Your objective> Return each line of the material verbatim.

Data section>

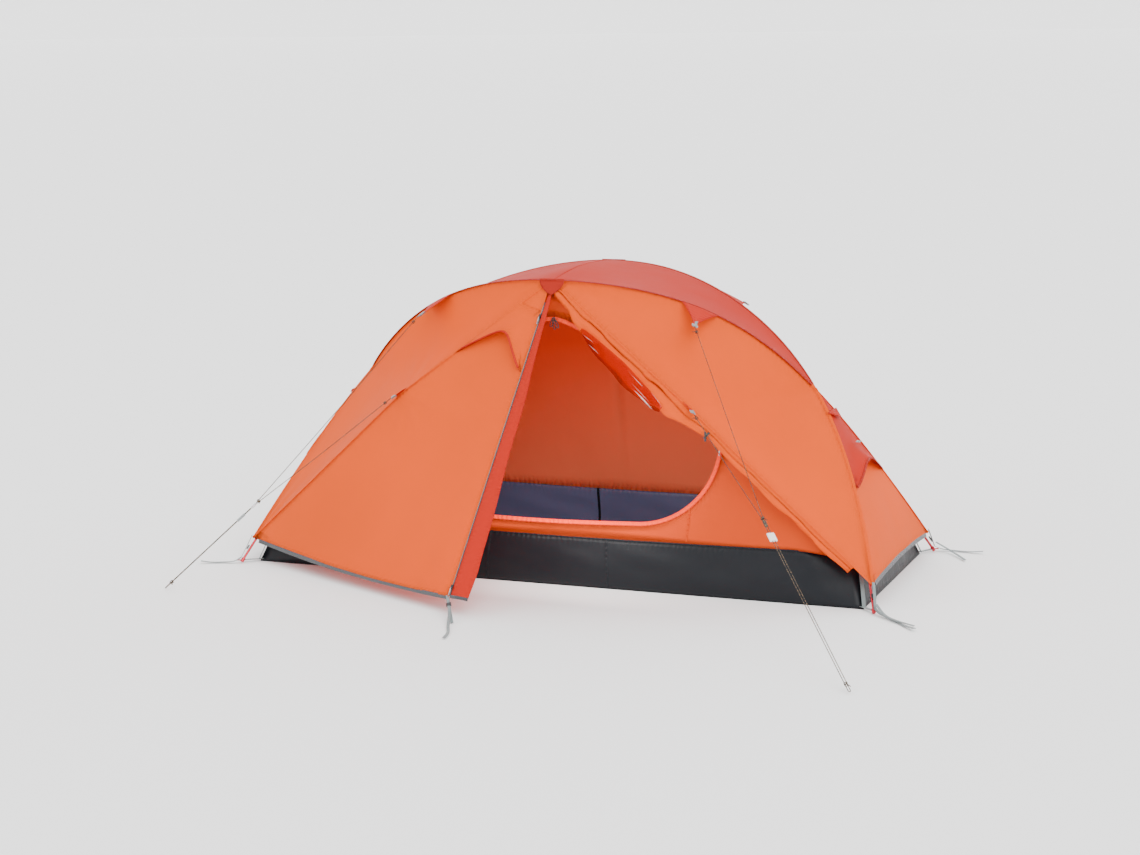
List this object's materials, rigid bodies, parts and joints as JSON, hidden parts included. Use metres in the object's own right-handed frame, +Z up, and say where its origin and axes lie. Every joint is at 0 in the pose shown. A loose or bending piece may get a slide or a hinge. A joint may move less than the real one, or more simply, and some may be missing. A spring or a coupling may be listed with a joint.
{
  "type": "tent on poles",
  "caption": "Low ridge tent on crossed bent poles: orange and red fly with its door rolled back, dark tub floor, hung inner tent, guylines with tensioners.",
  "frame": {"origin": "middle of the floor's underside, on the ground", "axes": "+X along the tent, -Y towards the door, +Z up"},
  "size_m": [2.5332, 1.9374, 1.049],
  "materials": {
    "fly_cloth_orange": "matt coated taffeta",
    "fly_cloth_red": "matt coated taffeta",
    "hem_binding": "woven tape",
    "tub_cloth": "coated, slight sheen",
    "inner_cloth": "thin woven",
    "inner_roof_cloth": "thin woven",
    "zip_piping": "woven tape",
    "webbing": "woven webbing",
    "black_plastic": "moulded",
    "grey_plastic": "moulded",
    "white_plastic": "moulded",
    "elastic": "braided",
    "cord": "braided",
    "pole_metal": "red anodised tube",
    "bare_metal": "brushed",
    "slider_metal": "lacquered",
    "pull_metal": "lacquered"
  },
  "bodies": {
    "tent": {"fly_front_upper_left": "fly_cloth_orange", "fly_front_upper_right": "fly_cloth_orange", "fly_back_upper_left": "fly_cloth_orange", "fly_back_upper_right": "fly_cloth_orange", "fly_vestibule_panel": "fly_cloth_orange", "fly_back_panel": "fly_cloth_orange", "fly_end_lower_left": "fly_cloth_orange", "fly_end_lower_right": "fly_cloth_orange", "fly_rolled_door": "fly_cloth_orange", "fly_vent_hoods": "fly_cloth_orange", "fly_ridge_panel": "fly_cloth_red", "fly_end_upper_left": "fly_cloth_red", "fly_end_upper_right": "fly_cloth_red", "fly_storm_flap": "fly_cloth_red", "fly_hem_bindings": "hem_binding", "fly_zip_tape": "hem_binding", "tub_floor": "tub_cloth", "tub_wall_front": "tub_cloth", "tub_wall_back": "tub_cloth", "tub_wall_left": "tub_cloth", "tub_wall_right": "tub_cloth", "inner_front_wall": "inner_cloth", "inner_front_slope": "inner_cloth", "inner_back_wall": "inner_cloth", "inner_back_slope": "inner_cloth", "inner_end_left": "inner_cloth", "inner_end_right": "inner_cloth", "inner_roof": "inner_roof_cloth", "inner_door_zip": "zip_piping", "guy_tabs": "webbing", "corner_straps": "webbing", "door_corner_strap": "webbing", "corner_buckles": "black_plastic", "pole_clips": "black_plastic", "guy_tab_buckles": "grey_plastic", "door_toggle_loop": "elastic", "pole_shock_cords": "elastic", "guyline_left_upper": "cord", "guyline_left_lower": "cord", "guyline_left_anchor": "cord", "guyline_right_upper": "cord", "guyline_right_lower": "cord", "guyline_right_anchor": "cord", "guy_knots": "cord", "pole_back_footed_sections": "pole_metal", "pole_front_footed_sections": "pole_metal", "ridge_pole": "pole_metal", "pole_feet": "pole_metal", "pole_ferrules": "bare_metal", "pole_tips": "bare_metal", "guy_ring": "bare_metal"},
    "lower_slider": {"fly_zip_slider_lower": "slider_metal"},
    "lower_pull": {"fly_zip_pull_lower": "pull_metal"},
    "upper_slider": {"fly_zip_slider_upper": "slider_metal"},
    "upper_pull": {"fly_zip_pull_upper": "pull_metal"},
    "inner_slider": {"inner_zip_slider": "slider_metal"},
    "inner_pull": {"inner_zip_pull": "pull_metal"},
    "toggle": {"door_toggle": "black_plastic"},
    "left_tensioner": {"guy_tensioner_left": "grey_plastic"},
    "right_tensioner": {"guy_tensioner_right": "white_plastic"}
  },
  "joints": [
    {"name": "fly_zip_lower_slide", "type": "slide", "parent": "tent", "child": "lower_slider", "axis": [0.1362, 0.4974, 0.8568], "range_m": [0, 0.45]},
    {"name": "fly_zip_upper_slide", "type": "slide", "parent": "tent", "child": "upper_slider", "axis": [-0.1362, -0.4974, -0.8568], "range_m": [0, 0.45]},
    {"name": "lower_pull_swing", "type": "hinge", "parent": "lower_slider", "child": "lower_pull", "pos_m": [-0.15236, -0.85589, 0.08681], "axis": [-0.9697, 0.2439, 0.0126], "range_deg": [0, 110]},
    {"name": "upper_pull_swing", "type": "hinge", "parent": "upper_slider", "child": "upper_pull", "pos_m": [-0.0203, -0.37366, 0.91751], "axis": [-0.9697, 0.2439, 0.0126], "range_deg": [0, 110]},
    {"name": "inner_zip_travel", "type": "hinge", "parent": "tent", "child": "inner_slider", "pos_m": [0.315, -0.35417, 0.52468], "axis": [0, -0.9946, 0.1034], "range_deg": [-80, 0]},
    {"name": "inner_pull_swing", "type": "hinge", "parent": "inner_slider", "child": "inner_pull", "pos_m": [0.612, -0.3624, 0.50063], "axis": [-0.9976, 0.0072, 0.0694], "range_deg": [0, 110]},
    {"name": "toggle_turn", "type": "hinge", "parent": "tent", "child": "toggle", "pos_m": [0.58596, -0.43593, 0.55166], "axis": [0, -1, 0], "range_deg": [-60, 60]},
    {"name": "left_tensioner_slide", "type": "slide", "parent": "tent", "child": "left_tensioner", "axis": [-0.6163, -0.4513, -0.6454], "range_m": [-0.02, 0.28]},
    {"name": "right_tensioner_slide", "type": "slide", "parent": "tent", "child": "right_tensioner", "axis": [0.5513, -0.6629, -0.5066], "range_m": [-0.02, 0.55]}
  ]
}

Solution below>
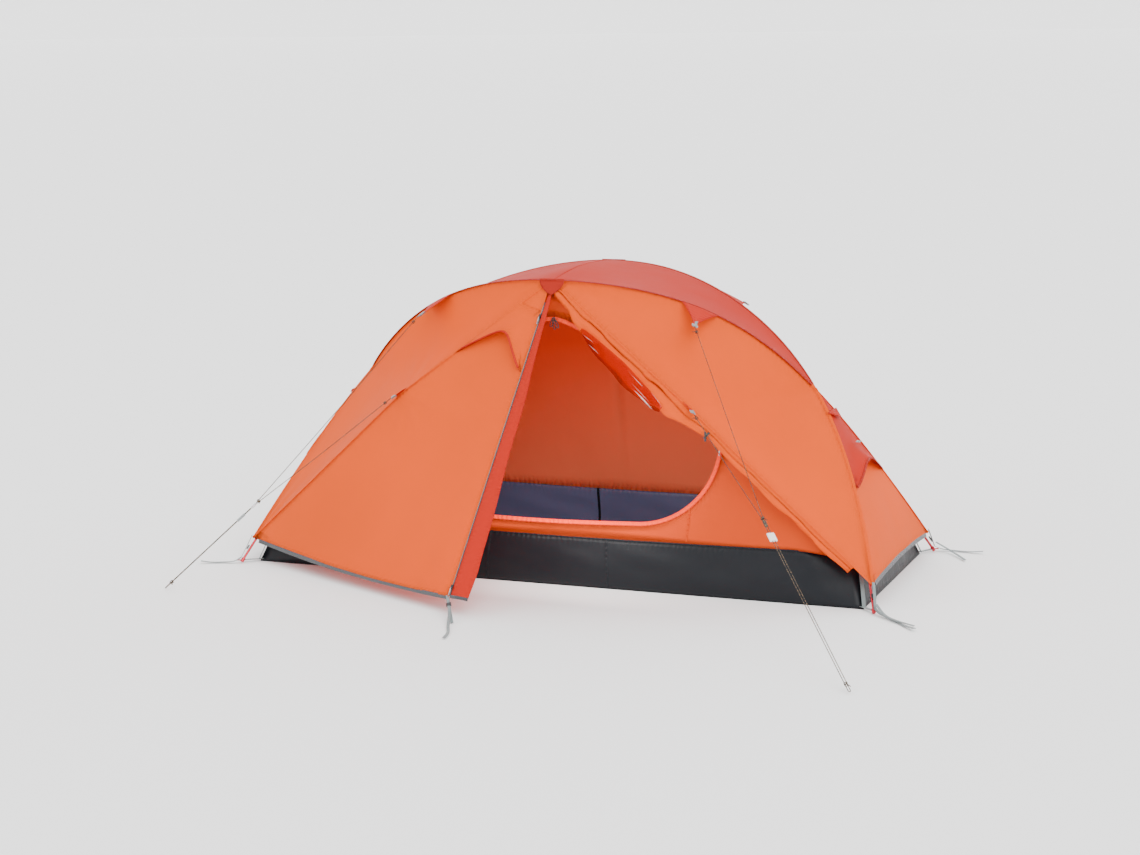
List this object's materials, rigid bodies, parts and joints as JSON, hidden parts included. Use metres in the object's own right-handed frame, +Z up, and say where its origin and axes lie. Every joint is at 0 in the pose shown. A loose or bending piece may get a slide or a hinge. A joint may move less than the real one, or more simply, and some may be missing. A spring or a coupling may be listed with a joint.
{
  "type": "tent on poles",
  "caption": "Low ridge tent on crossed bent poles: orange and red fly with its door rolled back, dark tub floor, hung inner tent, guylines with tensioners.",
  "frame": {"origin": "middle of the floor's underside, on the ground", "axes": "+X along the tent, -Y towards the door, +Z up"},
  "size_m": [2.5332, 1.9374, 1.049],
  "materials": {
    "fly_cloth_orange": "matt coated taffeta",
    "fly_cloth_red": "matt coated taffeta",
    "hem_binding": "woven tape",
    "tub_cloth": "coated, slight sheen",
    "inner_cloth": "thin woven",
    "inner_roof_cloth": "thin woven",
    "zip_piping": "woven tape",
    "webbing": "woven webbing",
    "black_plastic": "moulded",
    "grey_plastic": "moulded",
    "white_plastic": "moulded",
    "elastic": "braided",
    "cord": "braided",
    "pole_metal": "red anodised tube",
    "bare_metal": "brushed",
    "slider_metal": "lacquered",
    "pull_metal": "lacquered"
  },
  "bodies": {
    "tent": {"fly_front_upper_left": "fly_cloth_orange", "fly_front_upper_right": "fly_cloth_orange", "fly_back_upper_left": "fly_cloth_orange", "fly_back_upper_right": "fly_cloth_orange", "fly_vestibule_panel": "fly_cloth_orange", "fly_back_panel": "fly_cloth_orange", "fly_end_lower_left": "fly_cloth_orange", "fly_end_lower_right": "fly_cloth_orange", "fly_rolled_door": "fly_cloth_orange", "fly_vent_hoods": "fly_cloth_orange", "fly_ridge_panel": "fly_cloth_red", "fly_end_upper_left": "fly_cloth_red", "fly_end_upper_right": "fly_cloth_red", "fly_storm_flap": "fly_cloth_red", "fly_hem_bindings": "hem_binding", "fly_zip_tape": "hem_binding", "tub_floor": "tub_cloth", "tub_wall_front": "tub_cloth", "tub_wall_back": "tub_cloth", "tub_wall_left": "tub_cloth", "tub_wall_right": "tub_cloth", "inner_front_wall": "inner_cloth", "inner_front_slope": "inner_cloth", "inner_back_wall": "inner_cloth", "inner_back_slope": "inner_cloth", "inner_end_left": "inner_cloth", "inner_end_right": "inner_cloth", "inner_roof": "inner_roof_cloth", "inner_door_zip": "zip_piping", "guy_tabs": "webbing", "corner_straps": "webbing", "door_corner_strap": "webbing", "corner_buckles": "black_plastic", "pole_clips": "black_plastic", "guy_tab_buckles": "grey_plastic", "door_toggle_loop": "elastic", "pole_shock_cords": "elastic", "guyline_left_upper": "cord", "guyline_left_lower": "cord", "guyline_left_anchor": "cord", "guyline_right_upper": "cord", "guyline_right_lower": "cord", "guyline_right_anchor": "cord", "guy_knots": "cord", "pole_back_footed_sections": "pole_metal", "pole_front_footed_sections": "pole_metal", "ridge_pole": "pole_metal", "pole_feet": "pole_metal", "pole_ferrules": "bare_metal", "pole_tips": "bare_metal", "guy_ring": "bare_metal"},
    "lower_slider": {"fly_zip_slider_lower": "slider_metal"},
    "lower_pull": {"fly_zip_pull_lower": "pull_metal"},
    "upper_slider": {"fly_zip_slider_upper": "slider_metal"},
    "upper_pull": {"fly_zip_pull_upper": "pull_metal"},
    "inner_slider": {"inner_zip_slider": "slider_metal"},
    "inner_pull": {"inner_zip_pull": "pull_metal"},
    "toggle": {"door_toggle": "black_plastic"},
    "left_tensioner": {"guy_tensioner_left": "grey_plastic"},
    "right_tensioner": {"guy_tensioner_right": "white_plastic"}
  },
  "joints": [
    {"name": "fly_zip_lower_slide", "type": "slide", "parent": "tent", "child": "lower_slider", "axis": [0.1362, 0.4974, 0.8568], "range_m": [0, 0.45]},
    {"name": "fly_zip_upper_slide", "type": "slide", "parent": "tent", "child": "upper_slider", "axis": [-0.1362, -0.4974, -0.8568], "range_m": [0, 0.45]},
    {"name": "lower_pull_swing", "type": "hinge", "parent": "lower_slider", "child": "lower_pull", "pos_m": [-0.15236, -0.85589, 0.08681], "axis": [-0.9697, 0.2439, 0.0126], "range_deg": [0, 110]},
    {"name": "upper_pull_swing", "type": "hinge", "parent": "upper_slider", "child": "upper_pull", "pos_m": [-0.0203, -0.37366, 0.91751], "axis": [-0.9697, 0.2439, 0.0126], "range_deg": [0, 110]},
    {"name": "inner_zip_travel", "type": "hinge", "parent": "tent", "child": "inner_slider", "pos_m": [0.315, -0.35417, 0.52468], "axis": [0, -0.9946, 0.1034], "range_deg": [-80, 0]},
    {"name": "inner_pull_swing", "type": "hinge", "parent": "inner_slider", "child": "inner_pull", "pos_m": [0.612, -0.3624, 0.50063], "axis": [-0.9976, 0.0072, 0.0694], "range_deg": [0, 110]},
    {"name": "toggle_turn", "type": "hinge", "parent": "tent", "child": "toggle", "pos_m": [0.58596, -0.43593, 0.55166], "axis": [0, -1, 0], "range_deg": [-60, 60]},
    {"name": "left_tensioner_slide", "type": "slide", "parent": "tent", "child": "left_tensioner", "axis": [-0.6163, -0.4513, -0.6454], "range_m": [-0.02, 0.28]},
    {"name": "right_tensioner_slide", "type": "slide", "parent": "tent", "child": "right_tensioner", "axis": [0.5513, -0.6629, -0.5066], "range_m": [-0.02, 0.55]}
  ]
}